For the intellectual heirs of the original animism of Tyler, the reaction of proto-Finns would be seen as what Horkheimer and Adorno call in relation to the “disenchantment of the world” thesis, “the projection onto nature of the subjective”.
 
However, in viewing the cliff I was mindful of the response to Tylor’s views by Graham Harvey (2006), a theorist of the ‘new animism’.  He writes that for indigenous people such as proto-Finns the concern was beyond the rigid subject/object dualism of Tylor.  Instead, it was with developing respectful and harmonious relations with persons, only some of whom are human, who are crucial for their survival and well-being—in this case a ‘cliff person’. 

I made the trip to the site as a shamanic practitioner, by definition an animist, but one who is still learning the animism of the Finnish shamanic tradition.  While I personally had not yet formed a relationship with the cliff god and other-than-human persons there, I was fully open to what might happen. 
We were accompanied during the first part of our trip to Ukonvouri by a guide who has lived on the land that makes up Kolovesi Park for nearly 50 years.  He has extensive knowledge of the site based on his personal experience fishing and hunting there and then working in the park as a guide, as well as his many conversations with older residents of the area who know the local folk history of the site that extends back many generations.  In fact, he was the person who many years ago brought the Ukonvouri rock paintings to the attention of who he called “the museum people”.

The guide showed us that Ukonvouri forms a multi-faceted sacred landscape that has two main loci: 1) the hill above the cliff that includes two altar rocks, a sacred tree, and a sacred well, and 2) the cave by the water that includes rock paintings and a large hole in the back of the cave with a quartz deposit (which sadly was plundered several years ago).  

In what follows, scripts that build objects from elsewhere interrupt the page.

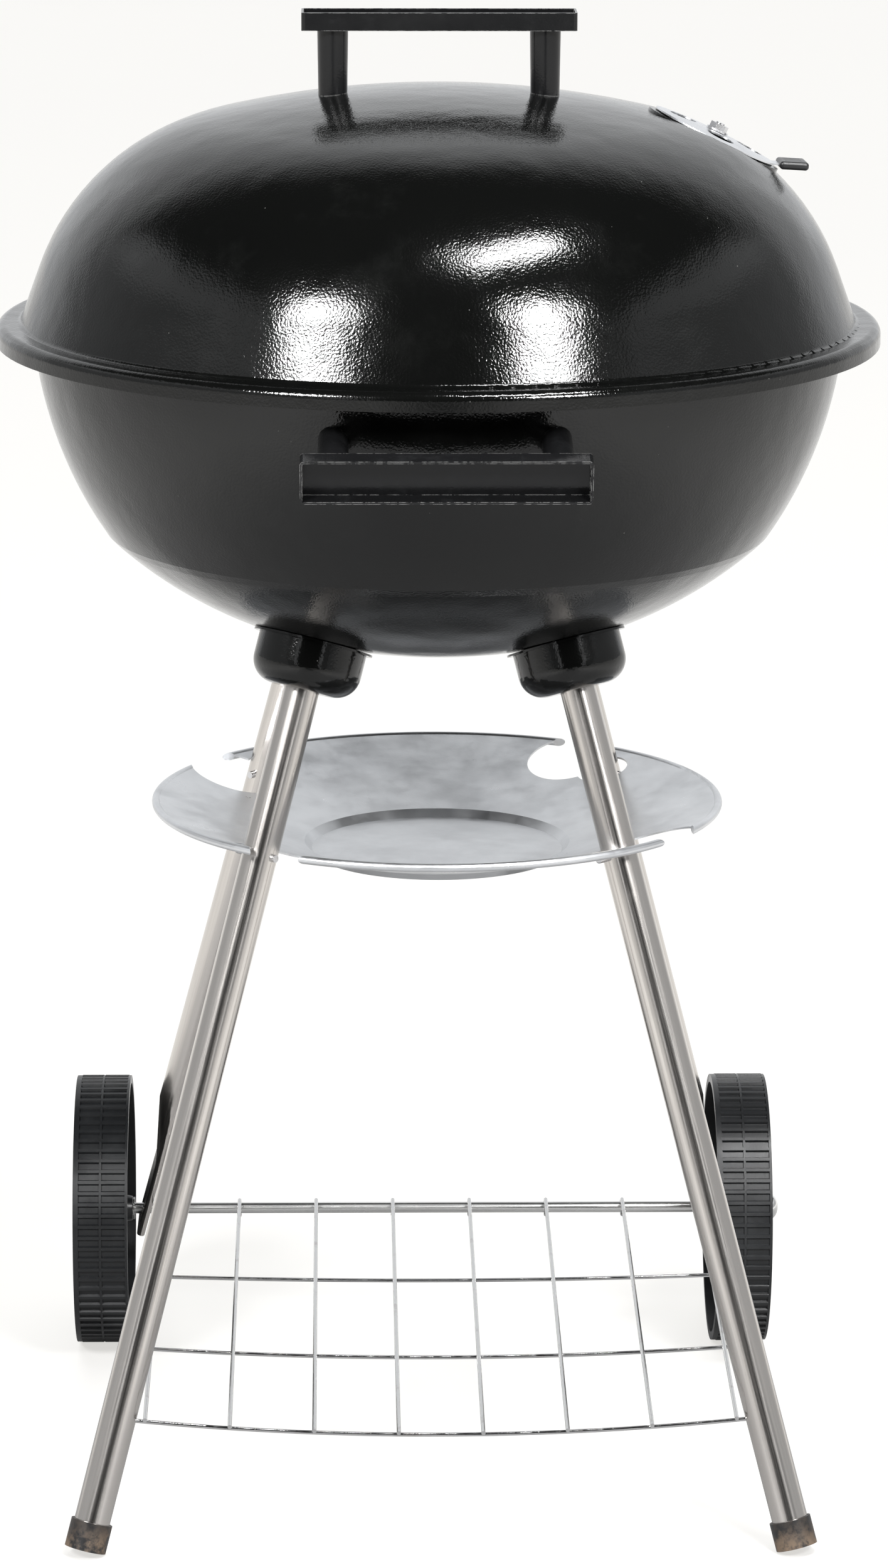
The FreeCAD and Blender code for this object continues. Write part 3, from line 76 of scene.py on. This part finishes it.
class Finish(Nodes):
    """A procedural material: a Principled shader and the nodes that feed it."""

    def __init__(self, name, color, roughness, metallic=0.0, **fixed):
        self.material = bpy.data.materials.new(name)
        self.material.use_nodes = True
        super().__init__(self.material.node_tree, "Object")
        self.shader = self.tree.nodes["Principled BSDF"]
        self.color = self.constant(color)
        self.roughness = roughness
        self.metallic = metallic
        self.normal = None
        for socket, value in fixed.items():
            self.shader.inputs[socket.replace("_", " ")].default_value = value

    def constant(self, color):
        """One colour, to be tinted later."""
        node = self.add("ShaderNodeRGB")
        node.outputs[0].default_value = (*color, 1)
        return node.outputs[0]

    def stretched(self, scale, turn=(0, 0, 0)):
        """Object coordinates turned, then scaled along each axis."""
        first = self.add("ShaderNodeMapping", vector_type="POINT")
        self.feed(first.inputs["Vector"], self.coords)
        first.inputs["Rotation"].default_value = turn
        second = self.add("ShaderNodeMapping", vector_type="POINT")
        self.feed(second.inputs["Vector"], first.outputs[0])
        second.inputs["Scale"].default_value = scale
        return second.outputs[0]

    def noise(self, scale, detail=3.0, rough=0.5, coords=None):
        """Cloudy noise from 0 to 1."""
        node = self.add("ShaderNodeTexNoise")
        self.feed(node.inputs["Vector"], self.coords if coords is None else coords)
        node.inputs["Scale"].default_value = scale
        node.inputs["Detail"].default_value = detail
        node.inputs["Roughness"].default_value = rough
        return node.outputs["Fac"]

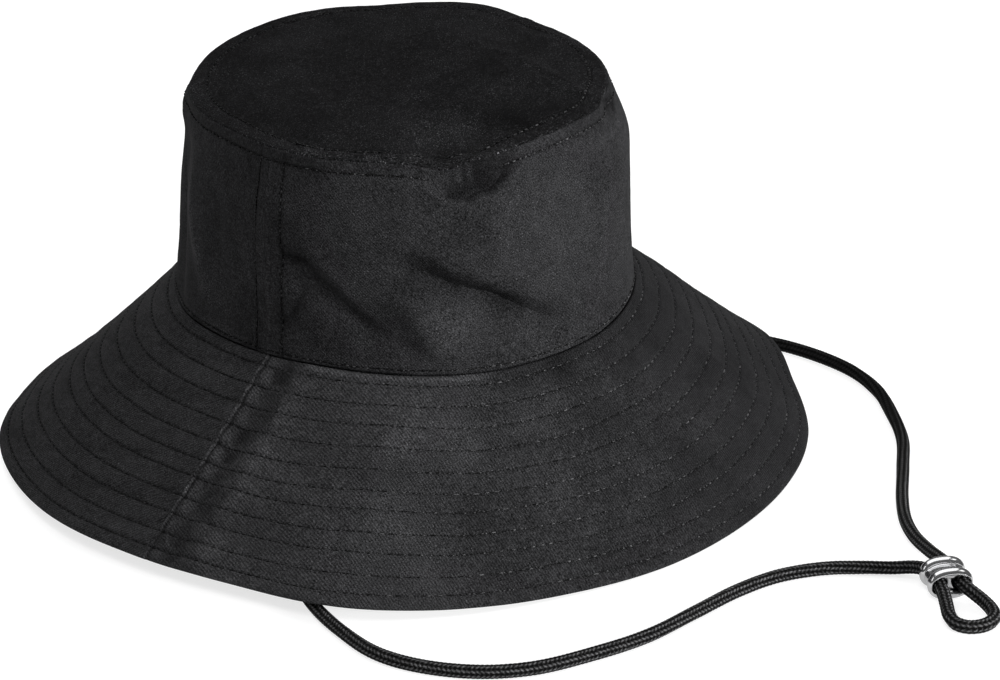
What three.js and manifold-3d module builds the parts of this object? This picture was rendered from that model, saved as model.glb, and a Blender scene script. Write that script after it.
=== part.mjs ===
// Bucket-crowned sun hat of black cloth: a round top panel, a crown side in two halves, a wide
// stitched brim in two halves, a round braided chin cord that lies loose in front of the brim, and
// a metal cord lock with two holes. Millimetres, +Z up. The hat rests on its brim edge on z = 0,
// its front faces -Y, and its side seams run down at +X and -X.
import * as THREE from "three";
import { mergeVertices } from "three/addons/utils/BufferGeometryUtils.js";
import Module from "manifold-3d";

// ---------------------------------------------------------------- driving dimensions (mm)
const CROWN_WALL = 1.2; // one cloth with its seam allowances
const BRIM_WALL = 2.4; // two cloths and the padding that the rows of stitches hold together
const SEAM_GAP = 0.3; // between neighbouring pieces
const SEAM_Z = 62; // height of the seam between crown and brim
const BULGE_POWER = 1.7; // puts the fullest part of the bulge near the top
const TOP_DOME = 1.6; // rise of the top panel in its middle
const SHOULDER_DROP = 1.1; // how far the top panel falls to its seam over the last centimetre
const LEFT_SEAM = -88; // directions of the side seams, degrees from the front
const RIGHT_SEAM = 90;
const AROUND = 60; // facets in a full turn
const MIDDLE_X = 4.2; // puts the origin under the middle of the brim's outline; the tables below
const MIDDLE_Y = 5.0; // measure from the crown's own axis
const CORD_DIAMETER = 5;
const LOCK = {
  x: 3.08, // middle of the lock on the floor
  y: -253.28,
  yaw: -40, // direction of its long axis, degrees
  width: 17.6, // along the long axis
  height: 12.6,
  depth: 13, // along the holes
  waist: 1.4, // depth of the groove between its two flanges
  lip: 1.3, // rounding of the mouth's rims
  pitch: 8.6, // between the holes
  bore: 5.7, // hole diameter
};

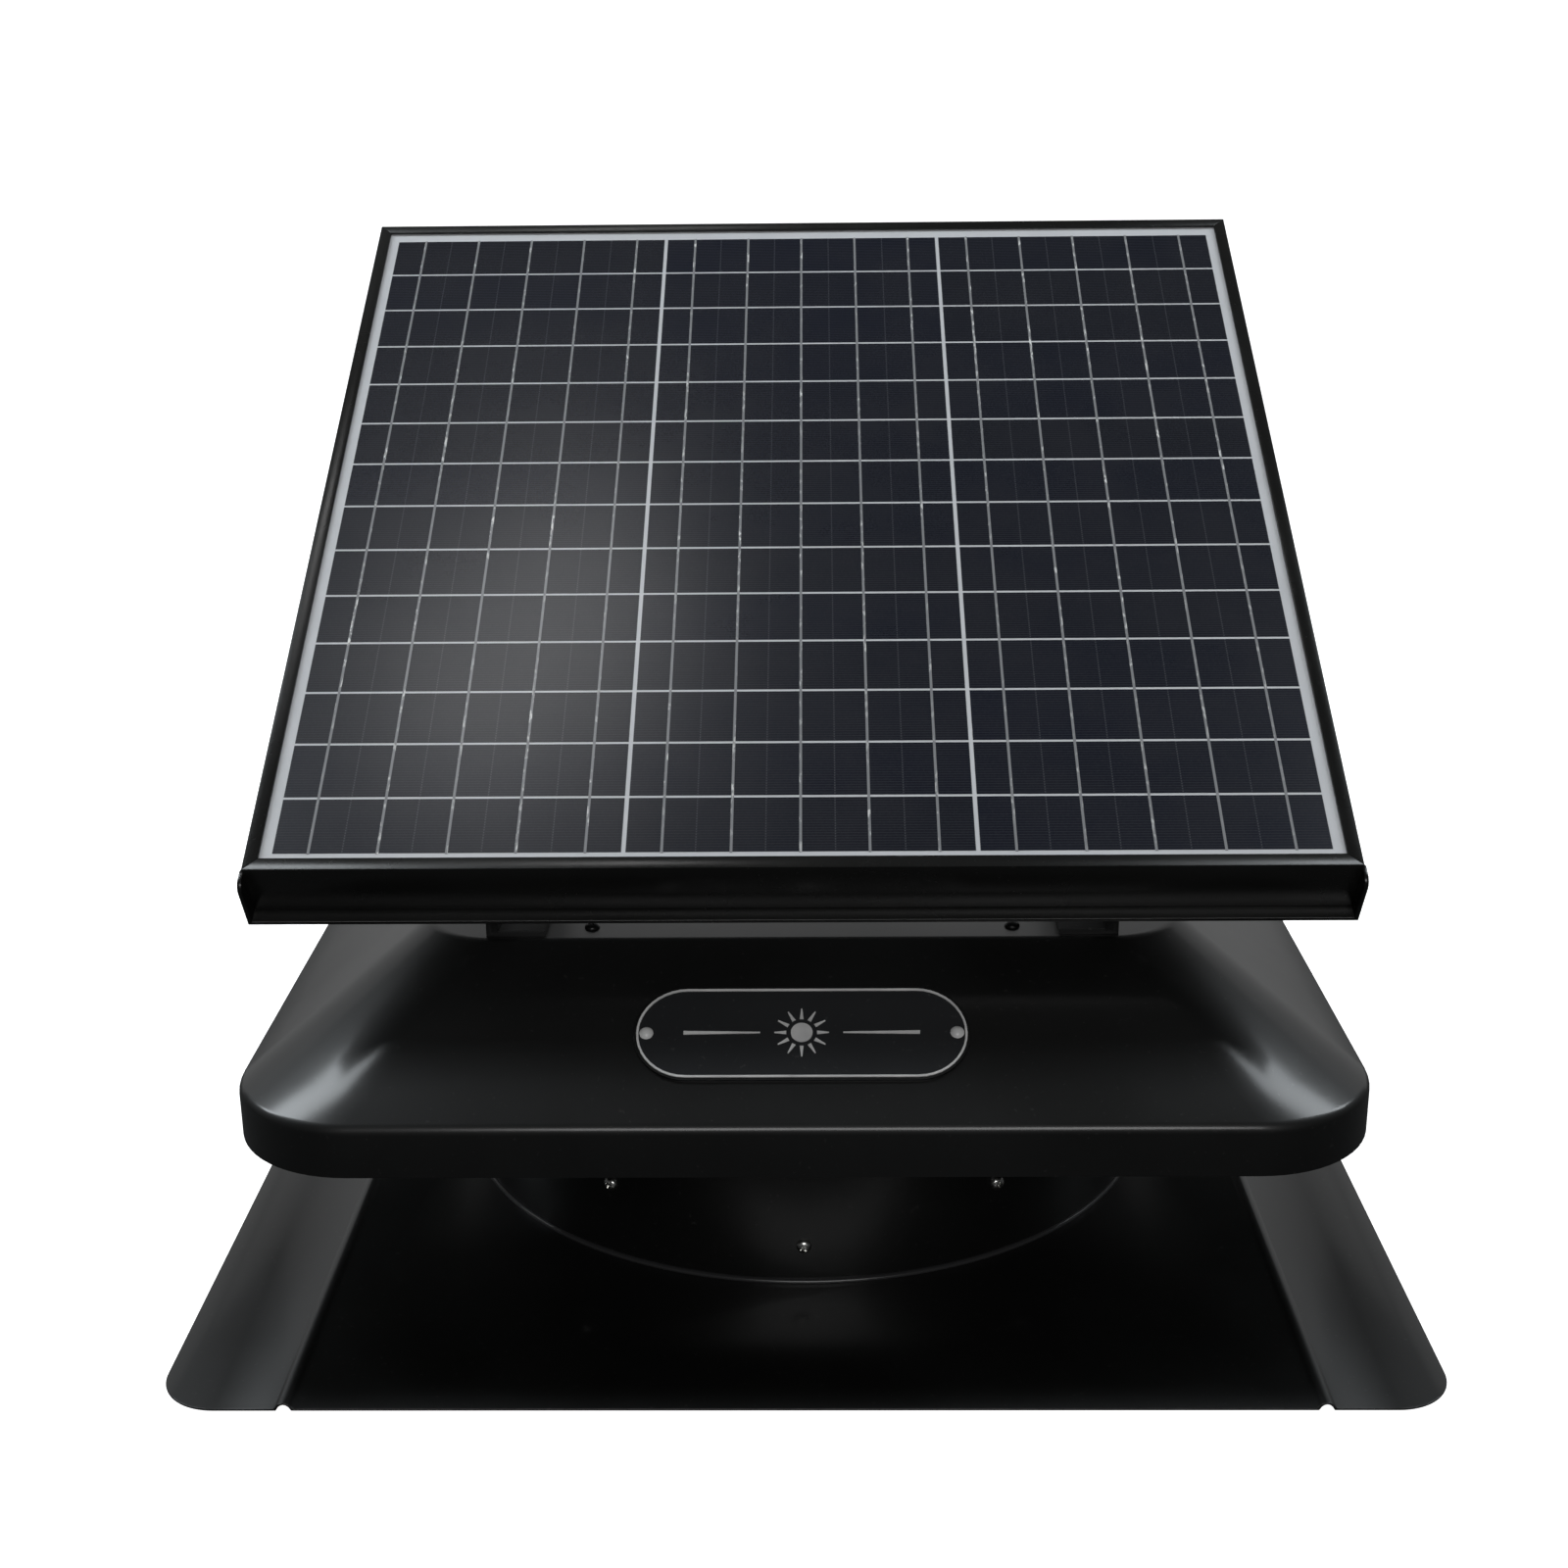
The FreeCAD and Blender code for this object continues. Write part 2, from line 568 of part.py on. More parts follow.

The Cave and the Rock Paintings 

Neolithic rock paintings are normally seen by archeologists in approximately the following way: 

As expressions of the beliefs of their tribal group, shaman-artists—perhaps in altered states of consciousness—created paintings on rock faces and other elements of the natural landscape of what are likely pictures or representations of beings probably seen as spirits dwelling in the landscape.
However, this view is nearly diametrically opposed to what would be said by contemporary indigenous groups who either produce or venerate rock paintings or carvings, as well as the adherents of the ‘new animism’ who have studied the cultural contexts of the paintings. Their favoured interpretation would be closer to the following: 

The rock paintings, as well as important elements of the landscape where they are located (e.g., the cliff at Ukonvouri), are themselves persons, with full capacity for intention and communication.  They existed before being recognized by human persons, and if they changed form (e.g. a bear spirit-helper that was previously residing in the rock shape-shifted to become a rock painting person) it was through a negotiated process among those persons in which the shaman-artist likely played a central role representing human persons, likely in an altered state of consciousness.  However, the application of the red ochre paint by this shaman-artist, while being a sacred act, did not ‘create’ the rock painting person. 
Moreover, according to Robert Wallis (2009), a key theorist of the new animism, the rock paintings do not express mere ‘beliefs’ of the indigenous peoples.  Instead, they were made through sophisticated indigenous ways of knowing (epistemologies) based on a non-Cartesian view of the nature of subjectivity and personhood (a relational ontology) that together made it possible for proto-Finns, for example, to maintain harmonious relations with other than human persons—indeed all of nature. 

Experiencing Ukonvouri

I approached the trip to Ukonvouri as the opportunity for a personal encounter with sacredness.  I present the trip in the following slideshow, as a Google Album:  Ukonvouri
From Beyond Millennia

I conclude with a quote from Vaino Poikalainen, Chair of the Estonian Society of Prehistoric Art (quoted in Rathje: 2004), who says:


“…the ancient world view and system of beliefs were doubtless part of a considerably larger whole than the fragments that have been passed on to us in the form of rock art.  And yet, we can use our rich capacity for imagination together with our sense of the time and place to penetrate this ancient world in order to bring it to life in our minds, if for no more than a brief moment.  The resulting spiritual contact with our ancestors from beyond millennia will prove to be an unforgettable experience; much like the first sensations in childhood:  fragmentary, perhaps not fully understood, pictures, sounds and smells out of one’s memory, full of emotion and fascination, coming back to each person in its own way.”